Portanto, aos olhos de quem analisa diariamente várias peças processuais, tamanho é documento. Por isso, a razoabilidade, o poder de síntese e a objetividade são requisitos que não podem ser ignorados.

 


[2] REsp 1218630/SC, Rel. Ministro Mauro Campbell Marques, Segunda Turma, DJe 10/3/2011.

[3] "A parte recorrente disserta prolixamente, não atendendo ao mínimo necessário para que o agravo possa ser analisado por esta Corte, qual seja, o de indicar e o de demonstrar juridicamente qual as razões de fato e de direito que amparam a sua irresignação […]" (EDcl no AREsp 127.113/RS, relator ministro Luis Felipe Salomão, Quarta Turma, julgado em 15/03/2012, DJe 21/03/2012).

[4] REsp 536.585/ES, Rel.

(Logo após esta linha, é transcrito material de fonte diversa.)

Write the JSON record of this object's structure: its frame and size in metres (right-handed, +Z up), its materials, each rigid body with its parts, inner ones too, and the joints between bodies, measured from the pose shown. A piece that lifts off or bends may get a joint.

Ministro Sálvio de Figueiredo Teixeira, Quarta Turma, DJ 6/10/2003, p. 284.

[5] O artigo encontra-se também disponível em: https://oab-ms.jusbrasil.com.br/noticias/70514/a-revolucao-da-brevidade-luis-roberto-barroso > Acesso em 8/12/2021.

[6] AgInt no AREsp 1078487/MG, relator ministro Og Fernandes, Segunda Turma, DJe 11/06/2021.

[7] Conforme pesquisa realizada no google com os termos "o que é um livro?" podemos encontrar: "[Para fins de documentação, é uma publicação não periódica com mais de 48 páginas, além da capa.]".

[8]  Embora a insurgência conte 56 folhas para se contrapor à decisão de duas folhas, a parte não se desincumbiu do ônus de impugnar de forma específica os fundamentos do juízo agravado, optando por reiterar as razões já afastadas monocraticamente. Hipótese de incidência da Súmula 182/STJ (É inviável o agravo do artigo 545 do CPC que deixa de atacar especificamente os fundamentos da decisão agravada). 4. Agravo interno não conhecido. (AgInt no AREsp 1078487/MG, Rel. Ministro Og Fernandes, Segunda Turma, DJe 11/6/2021).